God does nothing without purpose. He doesn’t allow meaningless suffering. He doesn’t allow pain for pain’s sake. No, he sees beyond the here and now and uses all things, good and bad, to work toward his end-goal. And that goal is greater than peace and comfort in the here and now. That comfort is, as the psalmist writes, forever. He promises, “The LORD will watch over your going and your coming from now to eternity.”
There is the most amazing end that works the greatest new beginning. God’s promises to watch over us, take care of us, guard us, and protect us are all wonderful. But they all have but one goal: to get us through the turmoil of this life, to bring the insanity of this sinful world to an end, and to bring us to that joyous beginning that will have no end, the beginning of everlasting life in the perfection of heaven.

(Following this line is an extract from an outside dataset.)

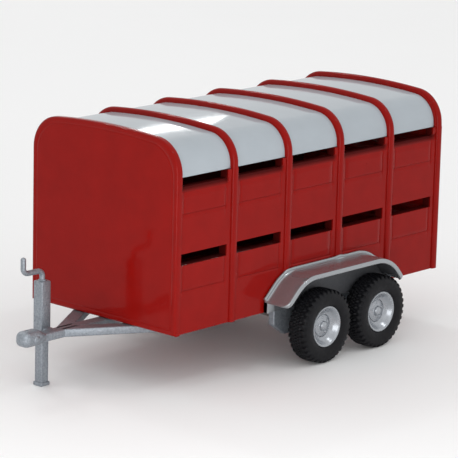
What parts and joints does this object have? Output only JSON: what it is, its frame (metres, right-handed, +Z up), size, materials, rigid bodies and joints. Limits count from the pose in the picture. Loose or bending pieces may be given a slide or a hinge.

Every end is simply a beginning. And with God, even if the good seems to end and the troublesome seems to start, we know that he will work everything in that for our good. Look with confidence to this new year, that as 2025 ends, God’s love doesn’t. That love is what is going to bring about blessings beyond imagining, both in the coming year and throughout eternity.
My dear brothers and sisters, have an incredibly happy new year, swaddled in the love of your Creator and Savior! Amen.